MSTR shares are up approximately 20% year to date in 2026, though they remain more than 50% below their year-ago levels, a gap that reflects how deeply the Q1 drawdown weighed on investor sentiment even as Bitcoin has since partially recovered.
CEO Phong Le pointed to momentum in the company's capital markets strategy. "Adoption of Bitcoin continues to grow in 2026. Digital credit, highlighted by STRC, has been a big success. We raised $5.6 billion year-to-date of STRC gross proceeds," he said, referring to the company's preferred share product. STRC issuance is up 189% year over year and has reached $8.5 billion in total scale since launch nine months ago. Since early 2025, Strategy has made 23 consecutive preferred dividend distributions totalling $693 million, a material ongoing obligation that runs alongside the product's capital-raising success and is relevant context for investors evaluating the STRC program. Strategy's software business, the original revenue source before the Bitcoin pivot began in August 2020, generated $124.3 million in Q1 revenue, up 11.9% from a year earlier.
What Drove the Bitcoin Decline
Several factors converged to pressure Bitcoin in Q1. A 15% base tariff announcement from the Trump administration triggered risk-off selling across global markets, with crypto positions among the first to be cut. US-Iran military tensions added to the uncertainty, as did signals from the Federal Reserve that rate cuts were not imminent, alongside internal leadership uncertainty at the central bank. Spot Bitcoin ETFs saw outflows of roughly $6.3 billion between November 2025 and February 2026, reversing a strong institutional inflow trend that had pushed Bitcoin to an all-time high near $126,000 in October 2025. That outflow window covers the final two months of 2025 and the first two months of Q1 2026. Full-quarter Q1 2026 data tells a more complicated story: net inflows for Q1 2026 reached $18.7 billion even as the price fell, with BlackRock's IBIT pulling in $8.4 billion and Fidelity's FBTC adding $4.1 billion. The two figures are measuring different periods and different net totals. The outflow figure captures a discrete wave of selling that ran into February; the full-quarter inflow figure shows that institutional buyers collectively continued adding exposure through the remainder of the quarter even as price weakness persisted.
Regional Implications: Africa and South Asia
For readers outside North America, Strategy's results carry specific weight.
Sub-Saharan Africa recorded more than $205 billion in on-chain transaction volume between July 2024 and June 2025, a 52% increase year over year, and both Nigeria and Ethiopia rank among the top 15 countries globally in the Chainalysis 2025 Crypto Adoption Index. That grassroots adoption backdrop gives the corporate Bitcoin treasury story in the region a significance that extends well beyond a single listed company.

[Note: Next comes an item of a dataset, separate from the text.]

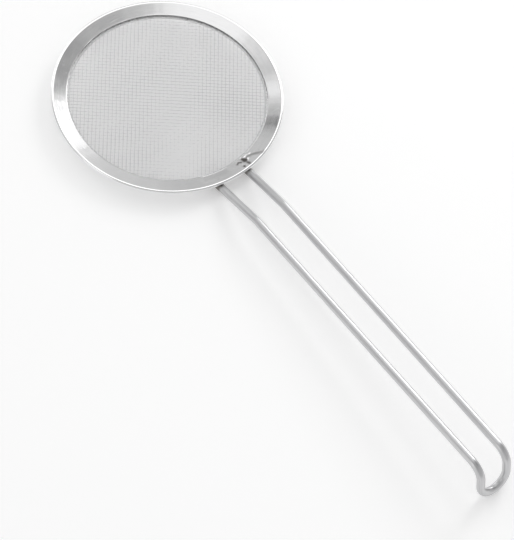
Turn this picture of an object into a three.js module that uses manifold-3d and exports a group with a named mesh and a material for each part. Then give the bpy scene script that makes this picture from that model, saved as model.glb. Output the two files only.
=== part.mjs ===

In South Africa, Johannesburg Stock Exchange-listed Africa Bitcoin Corporation (formerly Altvest Capital) is explicitly replicating Strategy's model. As of February 2026, the company held 4.55 BTC and has announced a $210 million fundraising target to scale its Bitcoin treasury. The scale gap is enormous: 4.55 BTC versus 818,334 BTC. That disparity means ABC has almost no buffer if Bitcoin prices fall further. ABC's share price fell approximately 25% over the past year even as the company continued accumulating Bitcoin, a pattern its leadership has treated as confirmation of ideological commitment to the model rather than a signal to pause. South African investors also face a compounding risk that Strategy does not: BTC losses are denominated in US dollars, but rand volatility can amplify those losses further for ZAR-based holders. South Africa's Financial Sector Conduct Authority crypto framework is still developing, and there is no local equivalent to Strategy's STRC preferred share structure for raising capital at institutional scale.
In South Asia, the timing of Strategy's Q1 sits alongside a significant regulatory shift. Pakistan signed its Virtual Assets Act on March 7, 2026, while Bitcoin remained sharply below its January opening levels, still in the aftermath of the February sell-off that had driven prices below $62,000. Regulators in Islamabad, working through the newly established Pakistan Virtual Assets Regulatory Authority (PVARA), are now drafting license conditions for virtual asset service providers against a backdrop of sharp price stress, which may push toward more conservative capital and liquidity requirements. Binance co-founder Changpeng Zhao has been appointed a strategic advisor to Pakistan's crypto regulatory effort, and the country is exploring a stablecoin partnership with World Liberty Financial, both signals of an ambition that reaches beyond basic licensing toward deeper integration with global digital asset infrastructure.
India, ranked first globally in the Chainalysis 2025 Crypto Adoption Index, applies a flat 30% tax on crypto gains with no cross-asset loss offsetting permitted. That structure meant Indian retail traders absorbed the Q1 losses in full with no tax relief. The contrast with a large corporate holder like Strategy is not a direct legal comparison across jurisdictions. The asymmetry is structural rather than regulatory: Strategy can continue accumulating through drawdowns because its capital architecture, built around equity offerings and preferred instruments, allows it to raise and redeploy funds at scale during volatile periods. Retail traders in India, operating under a tax regime that prevents offsetting losses against gains in other asset classes, do not have access to that kind of financial infrastructure.
What Comes Next
Bitcoin's recovery above $80,000 in early May means the aggregate market value of Strategy's BTC holdings has moved back above the company's average acquisition cost of $75,537 per coin, returning the unrealized mark-to-market position on those holdings to positive territory. This refers strictly to the value of the Bitcoin position relative to what was paid for it, not to the company's broader operating profitability. The company's Q2 2026 trajectory depends on whether that recovery holds. For African firms pursuing similar treasury strategies and for retail crypto holders across South Asia, the Q1 lesson is straightforward: Bitcoin's volatility is indiscriminate. It affects the largest corporate holder in the world and a first-time buyer in Lagos the same way. The difference is who has the capital structure to wait it out.